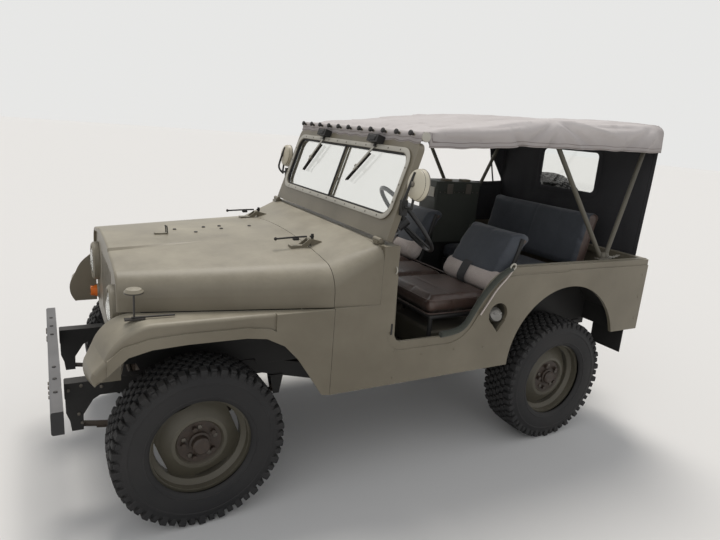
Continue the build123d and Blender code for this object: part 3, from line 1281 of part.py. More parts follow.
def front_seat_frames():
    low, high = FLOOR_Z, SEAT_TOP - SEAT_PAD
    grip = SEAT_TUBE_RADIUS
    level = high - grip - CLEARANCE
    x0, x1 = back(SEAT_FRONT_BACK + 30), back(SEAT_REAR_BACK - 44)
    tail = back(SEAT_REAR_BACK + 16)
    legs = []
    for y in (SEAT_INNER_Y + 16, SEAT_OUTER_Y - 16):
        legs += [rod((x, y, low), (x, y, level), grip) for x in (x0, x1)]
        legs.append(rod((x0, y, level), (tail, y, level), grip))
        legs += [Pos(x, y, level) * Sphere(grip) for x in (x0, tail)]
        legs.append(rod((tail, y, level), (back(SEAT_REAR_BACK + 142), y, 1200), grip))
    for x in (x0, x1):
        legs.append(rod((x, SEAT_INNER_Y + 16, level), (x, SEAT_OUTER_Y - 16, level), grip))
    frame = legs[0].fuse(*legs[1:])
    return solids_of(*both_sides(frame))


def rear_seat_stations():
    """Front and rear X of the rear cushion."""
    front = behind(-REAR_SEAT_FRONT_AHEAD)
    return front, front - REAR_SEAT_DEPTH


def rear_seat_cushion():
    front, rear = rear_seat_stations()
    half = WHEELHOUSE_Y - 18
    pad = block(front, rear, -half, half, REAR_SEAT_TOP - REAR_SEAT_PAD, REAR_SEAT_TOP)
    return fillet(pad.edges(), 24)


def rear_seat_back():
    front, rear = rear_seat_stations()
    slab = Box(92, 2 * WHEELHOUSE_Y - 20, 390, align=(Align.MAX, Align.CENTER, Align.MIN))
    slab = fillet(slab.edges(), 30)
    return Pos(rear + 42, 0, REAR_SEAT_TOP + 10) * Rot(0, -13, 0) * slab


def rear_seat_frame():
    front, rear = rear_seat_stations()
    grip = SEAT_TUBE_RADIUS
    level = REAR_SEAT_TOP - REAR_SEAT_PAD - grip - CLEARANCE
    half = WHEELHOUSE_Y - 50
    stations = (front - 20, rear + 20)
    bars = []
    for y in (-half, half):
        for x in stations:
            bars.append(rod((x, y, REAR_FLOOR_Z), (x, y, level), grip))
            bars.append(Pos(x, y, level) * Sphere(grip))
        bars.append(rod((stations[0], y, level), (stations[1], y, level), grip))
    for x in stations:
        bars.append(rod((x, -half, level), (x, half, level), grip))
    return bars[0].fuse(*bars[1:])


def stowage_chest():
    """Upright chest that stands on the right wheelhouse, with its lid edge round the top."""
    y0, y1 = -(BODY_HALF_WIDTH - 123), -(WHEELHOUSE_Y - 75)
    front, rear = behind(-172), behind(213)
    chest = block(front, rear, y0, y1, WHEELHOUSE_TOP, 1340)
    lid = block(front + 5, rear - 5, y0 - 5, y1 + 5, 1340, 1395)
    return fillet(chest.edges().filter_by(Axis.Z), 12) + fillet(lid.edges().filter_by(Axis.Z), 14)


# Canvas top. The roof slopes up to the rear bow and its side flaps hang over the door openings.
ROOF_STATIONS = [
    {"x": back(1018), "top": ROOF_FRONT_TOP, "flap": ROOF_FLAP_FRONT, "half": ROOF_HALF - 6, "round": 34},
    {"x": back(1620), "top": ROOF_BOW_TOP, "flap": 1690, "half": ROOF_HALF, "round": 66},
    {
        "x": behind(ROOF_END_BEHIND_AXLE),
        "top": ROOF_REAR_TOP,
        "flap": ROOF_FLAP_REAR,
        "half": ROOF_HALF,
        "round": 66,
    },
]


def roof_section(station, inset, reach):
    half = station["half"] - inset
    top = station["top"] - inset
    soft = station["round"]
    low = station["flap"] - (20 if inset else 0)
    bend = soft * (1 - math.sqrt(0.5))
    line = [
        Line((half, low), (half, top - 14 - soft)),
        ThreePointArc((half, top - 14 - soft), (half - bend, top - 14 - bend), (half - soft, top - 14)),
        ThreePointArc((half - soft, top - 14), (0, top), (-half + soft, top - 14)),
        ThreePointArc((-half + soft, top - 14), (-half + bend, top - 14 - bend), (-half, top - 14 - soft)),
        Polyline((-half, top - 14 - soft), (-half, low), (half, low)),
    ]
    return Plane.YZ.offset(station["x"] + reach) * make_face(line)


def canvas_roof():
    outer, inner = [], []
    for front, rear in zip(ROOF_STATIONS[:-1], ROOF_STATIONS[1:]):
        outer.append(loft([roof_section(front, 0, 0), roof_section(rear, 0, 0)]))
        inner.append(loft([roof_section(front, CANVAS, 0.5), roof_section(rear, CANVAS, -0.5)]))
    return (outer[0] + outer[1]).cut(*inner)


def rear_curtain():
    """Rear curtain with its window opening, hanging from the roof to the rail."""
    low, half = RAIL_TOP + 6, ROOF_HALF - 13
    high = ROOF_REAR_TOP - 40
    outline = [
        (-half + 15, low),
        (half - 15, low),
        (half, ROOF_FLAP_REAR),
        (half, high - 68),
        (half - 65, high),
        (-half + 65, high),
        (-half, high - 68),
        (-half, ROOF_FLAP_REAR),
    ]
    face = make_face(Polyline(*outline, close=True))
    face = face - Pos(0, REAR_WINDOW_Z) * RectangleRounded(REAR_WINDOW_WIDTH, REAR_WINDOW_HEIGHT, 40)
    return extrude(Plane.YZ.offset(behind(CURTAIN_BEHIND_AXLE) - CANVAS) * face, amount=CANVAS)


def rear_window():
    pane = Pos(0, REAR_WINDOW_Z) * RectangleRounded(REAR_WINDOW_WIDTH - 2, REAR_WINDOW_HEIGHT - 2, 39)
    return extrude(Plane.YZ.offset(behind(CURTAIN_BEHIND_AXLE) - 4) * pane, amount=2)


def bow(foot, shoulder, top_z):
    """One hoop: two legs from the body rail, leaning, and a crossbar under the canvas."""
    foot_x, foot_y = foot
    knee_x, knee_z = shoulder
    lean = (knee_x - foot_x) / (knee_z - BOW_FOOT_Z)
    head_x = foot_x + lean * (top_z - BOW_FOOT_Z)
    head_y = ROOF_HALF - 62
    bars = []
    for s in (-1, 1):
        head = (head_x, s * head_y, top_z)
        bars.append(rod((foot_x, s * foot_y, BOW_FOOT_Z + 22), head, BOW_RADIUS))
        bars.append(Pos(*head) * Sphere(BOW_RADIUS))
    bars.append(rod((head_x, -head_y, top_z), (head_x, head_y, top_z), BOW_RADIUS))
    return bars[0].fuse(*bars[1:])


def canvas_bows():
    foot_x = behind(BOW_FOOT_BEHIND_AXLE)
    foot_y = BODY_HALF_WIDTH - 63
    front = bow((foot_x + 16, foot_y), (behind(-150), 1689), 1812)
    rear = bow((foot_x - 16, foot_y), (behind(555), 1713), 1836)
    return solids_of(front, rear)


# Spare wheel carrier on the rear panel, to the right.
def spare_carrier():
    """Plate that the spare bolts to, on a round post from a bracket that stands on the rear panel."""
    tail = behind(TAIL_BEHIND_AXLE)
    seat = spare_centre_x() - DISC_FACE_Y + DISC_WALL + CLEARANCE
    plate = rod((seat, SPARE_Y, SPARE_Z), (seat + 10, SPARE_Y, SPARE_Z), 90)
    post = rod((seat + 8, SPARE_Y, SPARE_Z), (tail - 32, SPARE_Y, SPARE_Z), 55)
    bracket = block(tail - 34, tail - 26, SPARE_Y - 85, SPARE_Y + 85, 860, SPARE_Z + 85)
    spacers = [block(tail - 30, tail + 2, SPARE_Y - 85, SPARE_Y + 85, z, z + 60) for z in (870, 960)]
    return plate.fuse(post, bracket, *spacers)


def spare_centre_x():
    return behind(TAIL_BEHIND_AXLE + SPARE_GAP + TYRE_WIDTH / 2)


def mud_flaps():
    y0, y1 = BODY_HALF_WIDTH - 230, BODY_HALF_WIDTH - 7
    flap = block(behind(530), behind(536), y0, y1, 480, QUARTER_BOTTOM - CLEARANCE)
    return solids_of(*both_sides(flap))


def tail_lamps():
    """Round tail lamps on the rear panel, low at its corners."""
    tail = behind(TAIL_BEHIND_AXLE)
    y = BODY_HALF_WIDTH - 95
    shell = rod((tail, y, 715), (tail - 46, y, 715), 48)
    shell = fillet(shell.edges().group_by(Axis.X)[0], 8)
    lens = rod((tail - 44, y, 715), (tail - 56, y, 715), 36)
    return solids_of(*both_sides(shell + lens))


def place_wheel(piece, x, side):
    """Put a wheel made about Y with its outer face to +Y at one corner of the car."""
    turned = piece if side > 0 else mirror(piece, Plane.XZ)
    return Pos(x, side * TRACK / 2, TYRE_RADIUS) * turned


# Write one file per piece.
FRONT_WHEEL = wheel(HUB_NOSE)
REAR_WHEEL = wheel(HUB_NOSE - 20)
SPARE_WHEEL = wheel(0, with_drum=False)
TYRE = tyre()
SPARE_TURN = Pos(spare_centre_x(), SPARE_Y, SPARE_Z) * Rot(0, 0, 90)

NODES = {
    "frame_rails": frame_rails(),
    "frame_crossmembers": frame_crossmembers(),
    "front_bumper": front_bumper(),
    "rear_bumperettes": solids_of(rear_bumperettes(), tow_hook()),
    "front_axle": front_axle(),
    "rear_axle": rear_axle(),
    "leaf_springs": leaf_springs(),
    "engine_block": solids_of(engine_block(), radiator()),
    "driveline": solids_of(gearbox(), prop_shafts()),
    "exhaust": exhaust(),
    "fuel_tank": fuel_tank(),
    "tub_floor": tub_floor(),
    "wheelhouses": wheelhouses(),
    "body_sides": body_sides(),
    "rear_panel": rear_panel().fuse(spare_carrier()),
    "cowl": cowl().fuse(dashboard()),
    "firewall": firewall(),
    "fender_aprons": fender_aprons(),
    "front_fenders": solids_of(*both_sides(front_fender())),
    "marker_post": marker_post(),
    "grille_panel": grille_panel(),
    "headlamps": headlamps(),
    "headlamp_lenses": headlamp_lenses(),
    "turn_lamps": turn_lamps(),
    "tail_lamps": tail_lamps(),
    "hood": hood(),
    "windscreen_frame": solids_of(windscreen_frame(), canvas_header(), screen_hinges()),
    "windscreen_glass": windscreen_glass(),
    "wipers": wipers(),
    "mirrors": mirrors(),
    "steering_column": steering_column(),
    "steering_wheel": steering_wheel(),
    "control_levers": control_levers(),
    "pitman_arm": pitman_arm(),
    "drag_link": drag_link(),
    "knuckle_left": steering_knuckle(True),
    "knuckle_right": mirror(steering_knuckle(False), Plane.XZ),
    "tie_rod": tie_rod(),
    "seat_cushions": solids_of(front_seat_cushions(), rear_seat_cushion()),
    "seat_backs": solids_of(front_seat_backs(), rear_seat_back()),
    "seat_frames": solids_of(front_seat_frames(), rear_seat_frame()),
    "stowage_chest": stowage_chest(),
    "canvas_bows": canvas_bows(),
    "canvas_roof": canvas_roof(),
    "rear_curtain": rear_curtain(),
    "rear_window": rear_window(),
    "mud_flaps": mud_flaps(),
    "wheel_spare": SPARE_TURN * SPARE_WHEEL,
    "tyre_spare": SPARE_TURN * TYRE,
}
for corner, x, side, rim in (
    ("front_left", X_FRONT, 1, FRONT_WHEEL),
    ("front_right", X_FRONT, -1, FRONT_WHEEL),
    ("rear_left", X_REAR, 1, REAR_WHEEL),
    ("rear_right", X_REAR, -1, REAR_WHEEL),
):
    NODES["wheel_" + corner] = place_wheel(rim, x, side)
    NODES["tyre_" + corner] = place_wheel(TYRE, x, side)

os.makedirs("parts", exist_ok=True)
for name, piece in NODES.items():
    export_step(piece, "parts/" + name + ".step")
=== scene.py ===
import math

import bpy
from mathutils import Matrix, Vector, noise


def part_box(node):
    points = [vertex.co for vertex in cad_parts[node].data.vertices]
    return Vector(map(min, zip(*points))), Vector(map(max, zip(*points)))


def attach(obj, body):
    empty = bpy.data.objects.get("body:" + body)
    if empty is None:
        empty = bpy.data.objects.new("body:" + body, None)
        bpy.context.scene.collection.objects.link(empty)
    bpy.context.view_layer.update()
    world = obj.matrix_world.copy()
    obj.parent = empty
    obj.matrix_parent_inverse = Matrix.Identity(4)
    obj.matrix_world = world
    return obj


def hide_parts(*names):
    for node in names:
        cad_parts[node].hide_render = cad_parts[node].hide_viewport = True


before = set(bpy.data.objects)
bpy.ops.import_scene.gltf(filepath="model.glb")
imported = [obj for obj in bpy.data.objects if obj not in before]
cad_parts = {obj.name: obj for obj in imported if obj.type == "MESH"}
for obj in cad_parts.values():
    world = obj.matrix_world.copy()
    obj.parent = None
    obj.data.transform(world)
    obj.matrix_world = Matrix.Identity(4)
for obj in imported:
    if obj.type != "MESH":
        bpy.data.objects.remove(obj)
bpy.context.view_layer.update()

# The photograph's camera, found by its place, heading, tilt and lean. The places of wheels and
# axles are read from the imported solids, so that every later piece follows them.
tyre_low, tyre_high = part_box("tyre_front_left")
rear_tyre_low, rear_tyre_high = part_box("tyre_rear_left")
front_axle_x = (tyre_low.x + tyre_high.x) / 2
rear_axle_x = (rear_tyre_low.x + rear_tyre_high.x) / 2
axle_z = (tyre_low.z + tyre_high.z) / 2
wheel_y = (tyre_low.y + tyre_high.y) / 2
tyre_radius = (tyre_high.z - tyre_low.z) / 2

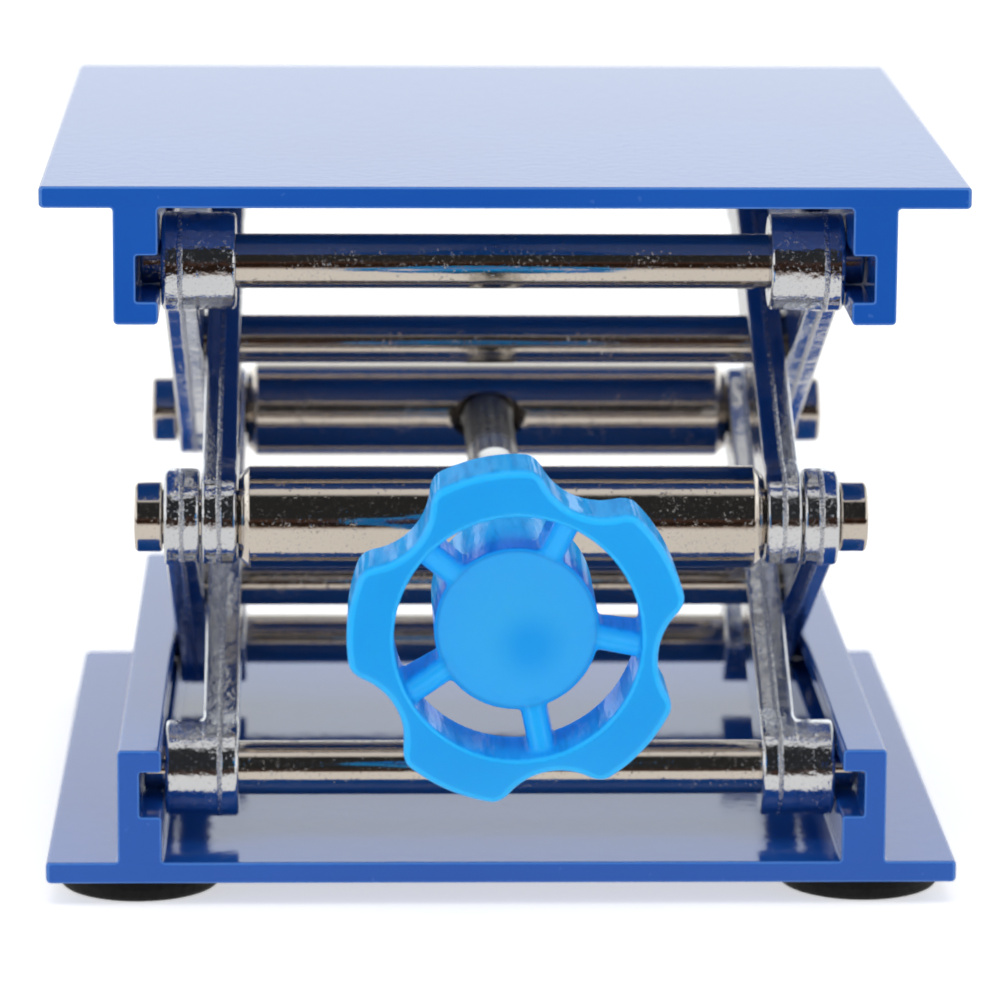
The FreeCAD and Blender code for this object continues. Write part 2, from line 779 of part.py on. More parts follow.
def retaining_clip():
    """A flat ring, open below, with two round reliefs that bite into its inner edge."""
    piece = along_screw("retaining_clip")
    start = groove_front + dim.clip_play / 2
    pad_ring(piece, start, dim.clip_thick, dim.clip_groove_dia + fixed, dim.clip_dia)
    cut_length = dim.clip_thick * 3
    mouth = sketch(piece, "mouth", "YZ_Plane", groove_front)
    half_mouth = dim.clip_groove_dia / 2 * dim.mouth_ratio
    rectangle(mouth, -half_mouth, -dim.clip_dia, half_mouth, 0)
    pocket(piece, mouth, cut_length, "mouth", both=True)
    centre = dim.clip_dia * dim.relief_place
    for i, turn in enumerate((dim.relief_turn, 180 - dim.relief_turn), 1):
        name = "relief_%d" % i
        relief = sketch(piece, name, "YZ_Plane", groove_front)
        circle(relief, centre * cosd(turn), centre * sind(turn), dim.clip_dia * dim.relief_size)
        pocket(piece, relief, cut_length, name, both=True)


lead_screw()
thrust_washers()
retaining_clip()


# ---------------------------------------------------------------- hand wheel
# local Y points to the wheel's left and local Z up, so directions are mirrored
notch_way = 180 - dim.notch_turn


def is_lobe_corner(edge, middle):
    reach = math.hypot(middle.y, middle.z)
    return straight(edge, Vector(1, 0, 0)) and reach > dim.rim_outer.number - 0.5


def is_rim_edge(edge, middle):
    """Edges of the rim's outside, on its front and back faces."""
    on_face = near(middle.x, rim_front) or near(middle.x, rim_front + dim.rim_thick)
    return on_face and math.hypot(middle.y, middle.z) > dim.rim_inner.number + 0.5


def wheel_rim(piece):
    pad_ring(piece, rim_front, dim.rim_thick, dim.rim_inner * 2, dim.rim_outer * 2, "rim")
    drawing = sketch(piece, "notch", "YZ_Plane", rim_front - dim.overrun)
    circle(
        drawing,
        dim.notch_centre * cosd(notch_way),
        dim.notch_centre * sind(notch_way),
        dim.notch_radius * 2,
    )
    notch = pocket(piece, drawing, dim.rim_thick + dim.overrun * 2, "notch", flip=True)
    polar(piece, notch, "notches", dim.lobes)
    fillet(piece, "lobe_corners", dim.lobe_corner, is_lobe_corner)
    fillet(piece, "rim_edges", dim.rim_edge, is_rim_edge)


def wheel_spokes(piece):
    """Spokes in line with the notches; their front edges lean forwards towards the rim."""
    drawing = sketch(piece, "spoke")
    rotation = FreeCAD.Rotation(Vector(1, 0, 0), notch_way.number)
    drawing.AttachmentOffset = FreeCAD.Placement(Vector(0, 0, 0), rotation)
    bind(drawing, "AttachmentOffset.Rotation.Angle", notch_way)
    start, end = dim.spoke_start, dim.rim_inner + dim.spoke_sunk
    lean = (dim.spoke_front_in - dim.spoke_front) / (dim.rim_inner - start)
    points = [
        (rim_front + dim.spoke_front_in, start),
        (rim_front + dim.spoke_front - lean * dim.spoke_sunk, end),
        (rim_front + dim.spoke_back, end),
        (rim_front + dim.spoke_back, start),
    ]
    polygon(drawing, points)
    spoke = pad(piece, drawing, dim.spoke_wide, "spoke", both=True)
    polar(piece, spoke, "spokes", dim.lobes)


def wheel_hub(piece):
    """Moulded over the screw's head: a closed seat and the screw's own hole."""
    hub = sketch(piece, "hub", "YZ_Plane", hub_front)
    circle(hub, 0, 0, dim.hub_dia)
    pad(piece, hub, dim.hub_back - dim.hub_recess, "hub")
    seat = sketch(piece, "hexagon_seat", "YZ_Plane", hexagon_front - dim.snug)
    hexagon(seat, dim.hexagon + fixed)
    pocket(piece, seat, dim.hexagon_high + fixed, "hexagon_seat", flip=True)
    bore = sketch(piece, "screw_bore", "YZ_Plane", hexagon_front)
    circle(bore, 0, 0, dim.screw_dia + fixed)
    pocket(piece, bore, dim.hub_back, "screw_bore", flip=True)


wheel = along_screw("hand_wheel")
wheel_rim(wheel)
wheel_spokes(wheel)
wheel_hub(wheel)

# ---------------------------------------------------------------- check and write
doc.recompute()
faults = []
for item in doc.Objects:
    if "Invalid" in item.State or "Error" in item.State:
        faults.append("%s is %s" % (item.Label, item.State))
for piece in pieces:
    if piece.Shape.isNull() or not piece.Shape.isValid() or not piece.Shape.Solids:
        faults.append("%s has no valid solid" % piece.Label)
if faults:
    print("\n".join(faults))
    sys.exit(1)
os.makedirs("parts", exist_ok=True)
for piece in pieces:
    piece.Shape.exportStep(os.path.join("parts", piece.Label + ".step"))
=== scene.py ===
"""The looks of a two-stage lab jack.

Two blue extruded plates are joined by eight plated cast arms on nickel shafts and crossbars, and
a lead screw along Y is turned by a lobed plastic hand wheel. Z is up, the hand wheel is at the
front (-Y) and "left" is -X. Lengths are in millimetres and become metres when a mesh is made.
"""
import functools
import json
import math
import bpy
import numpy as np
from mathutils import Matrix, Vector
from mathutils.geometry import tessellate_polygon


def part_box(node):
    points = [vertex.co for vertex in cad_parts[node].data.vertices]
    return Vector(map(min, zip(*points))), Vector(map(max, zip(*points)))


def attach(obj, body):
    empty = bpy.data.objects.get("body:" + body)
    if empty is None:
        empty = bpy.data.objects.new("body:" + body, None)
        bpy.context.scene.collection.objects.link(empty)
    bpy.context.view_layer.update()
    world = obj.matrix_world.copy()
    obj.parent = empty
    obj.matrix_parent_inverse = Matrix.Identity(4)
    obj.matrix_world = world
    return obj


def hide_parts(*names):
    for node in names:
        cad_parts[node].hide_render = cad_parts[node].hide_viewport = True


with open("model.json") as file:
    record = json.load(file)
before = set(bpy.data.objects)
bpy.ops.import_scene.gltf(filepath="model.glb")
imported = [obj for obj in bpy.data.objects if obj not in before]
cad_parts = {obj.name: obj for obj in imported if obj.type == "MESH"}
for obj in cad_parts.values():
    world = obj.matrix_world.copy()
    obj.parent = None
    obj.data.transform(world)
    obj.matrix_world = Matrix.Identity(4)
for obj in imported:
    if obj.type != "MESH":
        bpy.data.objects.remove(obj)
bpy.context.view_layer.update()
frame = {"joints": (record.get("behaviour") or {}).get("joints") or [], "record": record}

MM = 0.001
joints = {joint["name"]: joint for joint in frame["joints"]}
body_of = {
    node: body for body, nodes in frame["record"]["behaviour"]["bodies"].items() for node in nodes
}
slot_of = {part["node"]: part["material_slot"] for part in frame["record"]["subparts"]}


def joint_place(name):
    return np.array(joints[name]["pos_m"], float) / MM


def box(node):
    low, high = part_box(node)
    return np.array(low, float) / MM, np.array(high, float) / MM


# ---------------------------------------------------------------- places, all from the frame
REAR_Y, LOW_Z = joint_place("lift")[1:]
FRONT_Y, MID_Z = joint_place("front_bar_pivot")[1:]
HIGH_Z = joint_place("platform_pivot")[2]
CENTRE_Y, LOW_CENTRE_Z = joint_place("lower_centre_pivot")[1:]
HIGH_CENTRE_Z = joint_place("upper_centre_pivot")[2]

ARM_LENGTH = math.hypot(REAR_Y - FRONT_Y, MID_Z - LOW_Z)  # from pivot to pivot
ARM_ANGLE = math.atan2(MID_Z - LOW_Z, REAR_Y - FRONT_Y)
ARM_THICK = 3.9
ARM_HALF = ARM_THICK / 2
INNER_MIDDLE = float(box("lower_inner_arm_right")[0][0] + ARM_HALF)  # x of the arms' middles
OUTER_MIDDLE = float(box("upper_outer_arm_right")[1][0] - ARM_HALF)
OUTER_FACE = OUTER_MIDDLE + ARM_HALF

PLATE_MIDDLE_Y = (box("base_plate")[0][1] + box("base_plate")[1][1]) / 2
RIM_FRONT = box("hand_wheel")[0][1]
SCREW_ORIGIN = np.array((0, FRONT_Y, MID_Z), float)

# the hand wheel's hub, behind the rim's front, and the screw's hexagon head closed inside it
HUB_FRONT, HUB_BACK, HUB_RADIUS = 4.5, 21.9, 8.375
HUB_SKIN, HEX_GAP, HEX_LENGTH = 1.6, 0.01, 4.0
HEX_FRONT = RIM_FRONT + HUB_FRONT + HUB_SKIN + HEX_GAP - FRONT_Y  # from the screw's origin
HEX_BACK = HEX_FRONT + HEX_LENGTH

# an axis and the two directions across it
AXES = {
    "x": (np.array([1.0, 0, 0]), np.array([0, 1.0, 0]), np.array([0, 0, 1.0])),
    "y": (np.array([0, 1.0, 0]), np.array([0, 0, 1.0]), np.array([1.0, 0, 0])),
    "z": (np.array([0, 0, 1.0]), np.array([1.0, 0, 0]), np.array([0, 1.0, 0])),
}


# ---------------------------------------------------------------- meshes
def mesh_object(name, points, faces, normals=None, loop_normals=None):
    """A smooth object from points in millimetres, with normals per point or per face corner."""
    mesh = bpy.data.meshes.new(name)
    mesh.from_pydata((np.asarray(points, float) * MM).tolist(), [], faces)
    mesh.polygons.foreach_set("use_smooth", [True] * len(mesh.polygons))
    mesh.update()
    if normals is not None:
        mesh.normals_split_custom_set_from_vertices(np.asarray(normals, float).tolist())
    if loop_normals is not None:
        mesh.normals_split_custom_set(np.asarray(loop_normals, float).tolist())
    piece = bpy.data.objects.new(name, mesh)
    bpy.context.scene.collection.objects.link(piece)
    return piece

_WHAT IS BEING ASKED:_
Give again, word for word, the lines starting at the line that has "place_wheel(TYRE, x, side)" and ending at the line that has "tyre_radius = (tyre_high.z - tyre_low.z) / 2", with both of those lines included and nothing else.

_REPLY TO THE EXERCISE:_
    NODES["tyre_" + corner] = place_wheel(TYRE, x, side)

os.makedirs("parts", exist_ok=True)
for name, piece in NODES.items():
    export_step(piece, "parts/" + name + ".step")
=== scene.py ===
import math

import bpy
from mathutils import Matrix, Vector, noise


def part_box(node):
    points = [vertex.co for vertex in cad_parts[node].data.vertices]
    return Vector(map(min, zip(*points))), Vector(map(max, zip(*points)))


def attach(obj, body):
    empty = bpy.data.objects.get("body:" + body)
    if empty is None:
        empty = bpy.data.objects.new("body:" + body, None)
        bpy.context.scene.collection.objects.link(empty)
    bpy.context.view_layer.update()
    world = obj.matrix_world.copy()
    obj.parent = empty
    obj.matrix_parent_inverse = Matrix.Identity(4)
    obj.matrix_world = world
    return obj


def hide_parts(*names):
    for node in names:
        cad_parts[node].hide_render = cad_parts[node].hide_viewport = True


before = set(bpy.data.objects)
bpy.ops.import_scene.gltf(filepath="model.glb")
imported = [obj for obj in bpy.data.objects if obj not in before]
cad_parts = {obj.name: obj for obj in imported if obj.type == "MESH"}
for obj in cad_parts.values():
    world = obj.matrix_world.copy()
    obj.parent = None
    obj.data.transform(world)
    obj.matrix_world = Matrix.Identity(4)
for obj in imported:
    if obj.type != "MESH":
        bpy.data.objects.remove(obj)
bpy.context.view_layer.update()

# The photograph's camera, found by its place, heading, tilt and lean. The places of wheels and
# axles are read from the imported solids, so that every later piece follows them.
tyre_low, tyre_high = part_box("tyre_front_left")
rear_tyre_low, rear_tyre_high = part_box("tyre_rear_left")
front_axle_x = (tyre_low.x + tyre_high.x) / 2
rear_axle_x = (rear_tyre_low.x + rear_tyre_high.x) / 2
axle_z = (tyre_low.z + tyre_high.z) / 2
wheel_y = (tyre_low.y + tyre_high.y) / 2
tyre_radius = (tyre_high.z - tyre_low.z) / 2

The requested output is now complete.